The Passengers, ce sont ces êtres infiniment petits, légers, à l’apparence évocatrice du sarcophage égyptien ou encore du nouveau-né dans certaines traditions indiennes, entre mort et vie, que l’artiste assemble, rassemble, en une forme, et force, ascensionnelle. A la pesanteur ambiante, Rui Moreira répond par l’apesanteur, et la légèreté du trait, des contours, du dessin ; il nous invite à un regard conscient et recueilli face à ces Passengers semblant défiler par centaines de milliers, et s’éloigner, à perte de vue, dans un profond silence. Bach, et le silence, accompagnaient l’artiste lorsqu’il créa la série de ces six Passengers, six visions teintées d’une certaine irréalité, à l’image de ces mirages dans le désert que l’artiste connaît intimement pour l’avoir vécu tant de fois. Nomades, dans une procession sans début ni fin, s’effaçant peu à peu, au loin…
Cathedrals of Wind
Le désert a toujours été source intense d’expérience et d’inspiration pour l’artiste qui y fit 12 voyages, pendant de longues périodes, notamment dans le désert du sud marocain. Vivre l’extrême, la chaleur, la lumière, l’exigence, le dépouillement, le temps devenu aussi vaste que l’espace, la temporalité même abolie par l’infini qui s’offre à perte de vue… Se mettre, corps et âme, à l’épreuve des éléments, retrouver cet état d’éveil et de disponibilité viscéral à tout créateur, créer depuis cet autre espace-temps taillé de sable, de soleil et de silence …Le dessin est organique chez l’artiste.
Bien que nous voyagions dans un paysage de mort, presque pas de vert, seulement des rochers et du sable, notre corps était toujours en état d’alerte à cause de la température élevée et de nombreux autres risques (…) on se sentait étrangement plus vivant par contraste.(…)
(…) Un jour de grande chaleur, il y a eu une petite tempête de sable toute la journée et j’ai continué à dessiner. Quelques heures après, j’ai ressenti des symptômes d’insolation. J’ai réalisé que ce paysage tout autour de moi, était en constante évolution, le vent sculptant et déplaçant les dunes. À la fin de la journée, j’avais du sable jusqu’aux genoux.
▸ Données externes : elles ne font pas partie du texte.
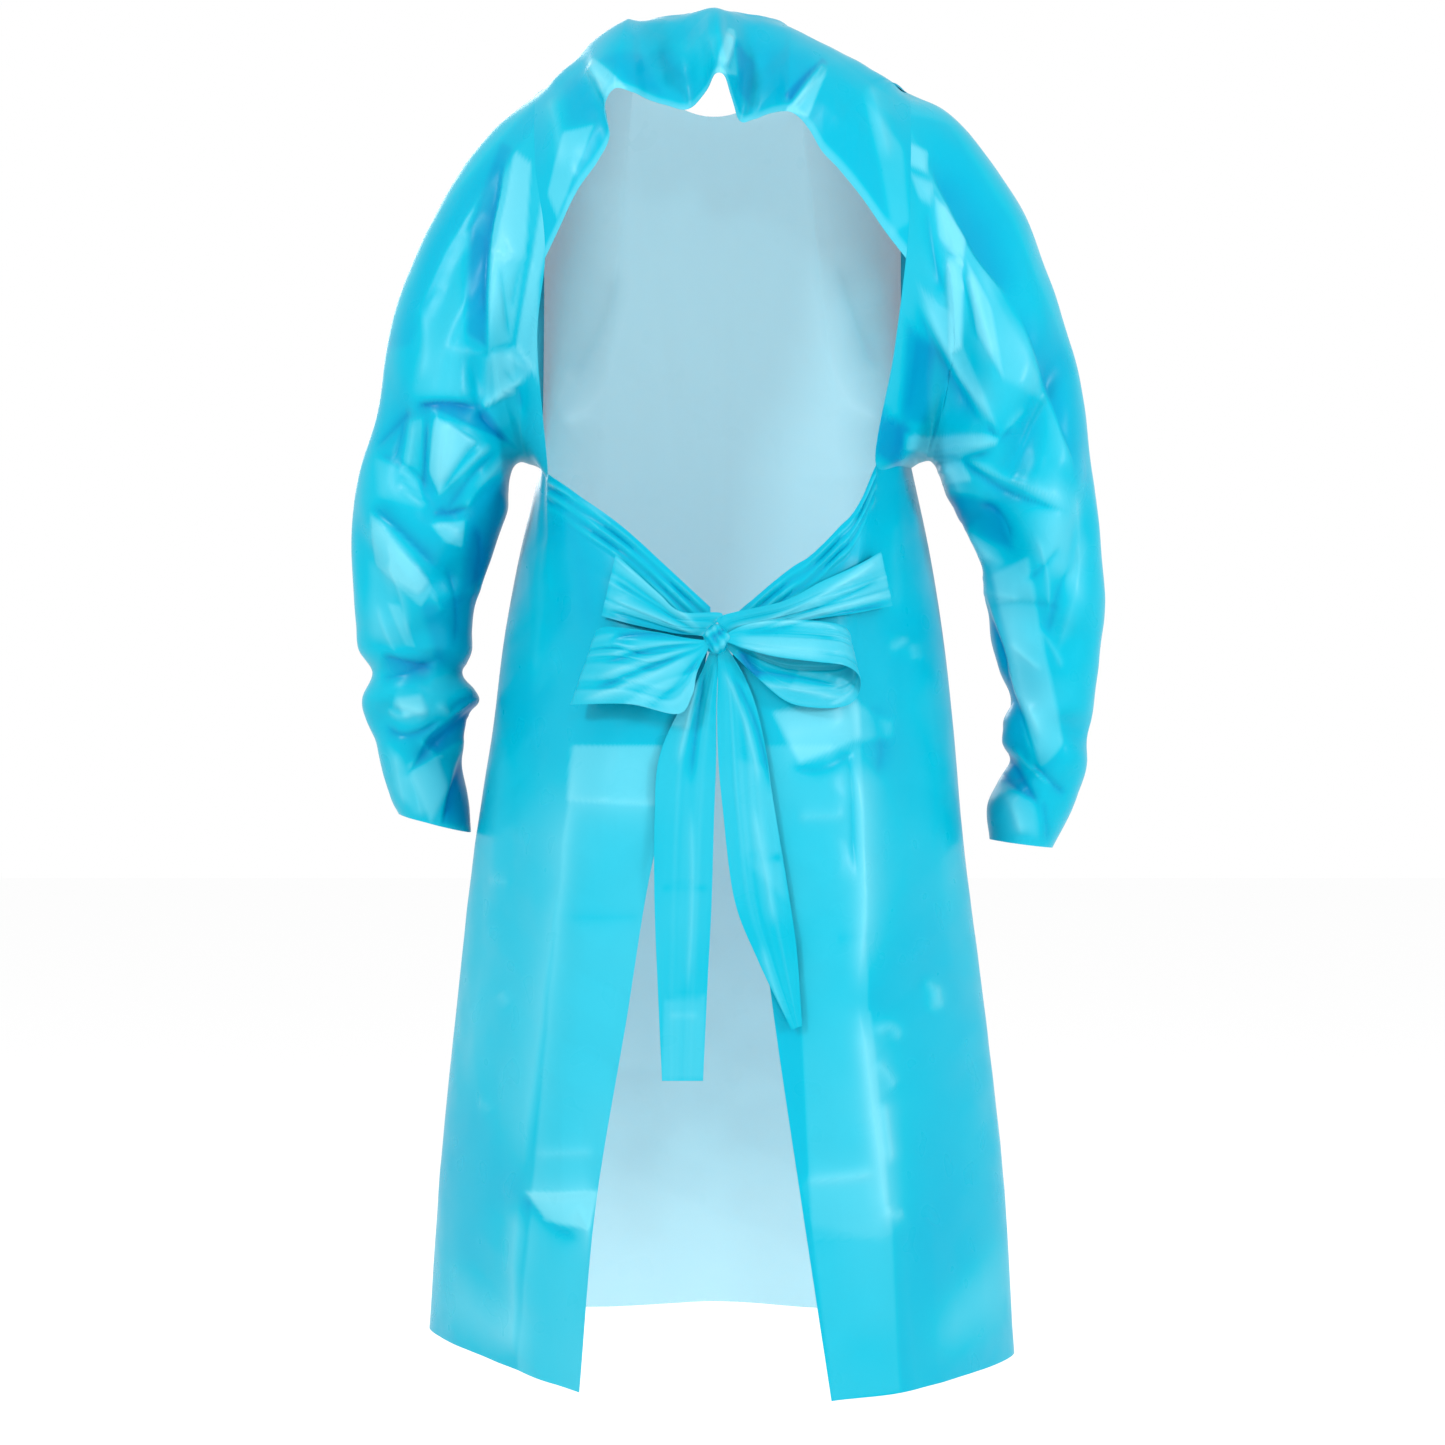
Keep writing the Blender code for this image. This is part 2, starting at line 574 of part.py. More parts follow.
def wall(name, points, outward, wraps=False, colour=FILM):
    # A closed wall round a grid of middle points.
    rows, columns = points.shape[:2]
    outside = points + outward * WALL / 2.0
    inside = points - outward * WALL / 2.0
    verts = np.concatenate([outside.reshape(-1, 3), inside.reshape(-1, 3)])
    half = rows * columns
    faces = []
    last = columns if wraps else columns - 1
    for row in range(rows - 1):
        for column in range(last):
            a = row * columns + column
            b = row * columns + (column + 1) % columns
            c, d = b + columns, a + columns
            faces.append((a, b, c, d))
            faces.append((half + d, half + c, half + b, half + a))
    for row in (0, rows - 1):
        for column in range(last):
            a = row * columns + column
            b = row * columns + (column + 1) % columns
            faces.append((a, half + a, half + b, b) if row == 0 else (b, half + b, half + a, a))
    if not wraps:
        for column in (0, columns - 1):
            for row in range(rows - 1):
                a = row * columns + column
                d = a + columns
                faces.append((d, half + d, half + a, a) if column == 0 else (a, half + a, half + d, d))
    return add_object(name, verts, faces, colour)


def drops_down(top, hem):
    # The drops of one column of the body's rows: close ones across the ridged band, then the skirt.
    band = top + BAND_ROW * np.arange(BAND_ROWS + 1)
    skirt = (np.arange(1, SKIRT_ROWS + 1) / SKIRT_ROWS) ** SKIRT_ROW_GROWTH
    return np.concatenate([band, band[-1] + (hem - band[-1]) * skirt])


def hem_drop(around):
    return float(smooth(HEM["around"], HEM["drop"], around))


def fluted(around, drop):
    # How far the front's soft upright folds stand out: none at the waist and the side seams.
    reach = max(0.0, (drop - FLUTE_TOP_DROP) / (FLUTE_FULL_DROP - FLUTE_TOP_DROP)) ** FLUTE_GROWTH
    inward = 1.0 - (around / SIDE_SEAM) ** 4
    return FLUTE_DEPTH * reach * inward * math.cos(2.0 * math.pi * around)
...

Durant ces deux dernières années, ses expéditions furent inévitablement interrompues, et c’est depuis l’intériorité que l’artiste retrouva la sensation si familière du désert, le vertige de la sensation, la lumière et le vent sculptant le sable dans un mouvement ininterrompu, infini. Eriger en soi des Cathédrales de Vent.
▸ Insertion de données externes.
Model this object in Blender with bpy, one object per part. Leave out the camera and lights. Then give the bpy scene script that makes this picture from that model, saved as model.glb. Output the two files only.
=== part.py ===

C’est à partir de photographies de la Cathédrale des Vents dans le désert du Namib, immense formation de sable dont les dérives de l’Océan Atlantique seraient à l’origine il y a 60 à 80 millions d’années, que Rui Moreira a imaginé cette série de dessins.
De ces photographies, il en extrait le négatif, en dessine seulement les ombres, en bleu ; les dunes, et leur grandiose verticalité, sont l’espace non dessiné, l’espace vierge de la feuille de papier. Le plein et le vide, l’ombre et la lumière. Dans les trois dessins de cette série,une évolution de l’ombre : d’abord en équilibre avec la lumière, elle devient plus envahissante, avant de prendre son envol, dans une forme abstraite, semblant finalement indépendante de l’objet. Les ombres ont leur vie propre …Est-ce annonciateur d’un retour à l’éclaircie? Ou au contraire le présage de temps sombres ? L’artiste ne donne pas de réponses, évoque Peter Pan… Dans la mythologie grecque, les croyances précolombiennes et les légendes chinoises, celui qui est privé de son ombre est souvent condamné à une mort prématurée…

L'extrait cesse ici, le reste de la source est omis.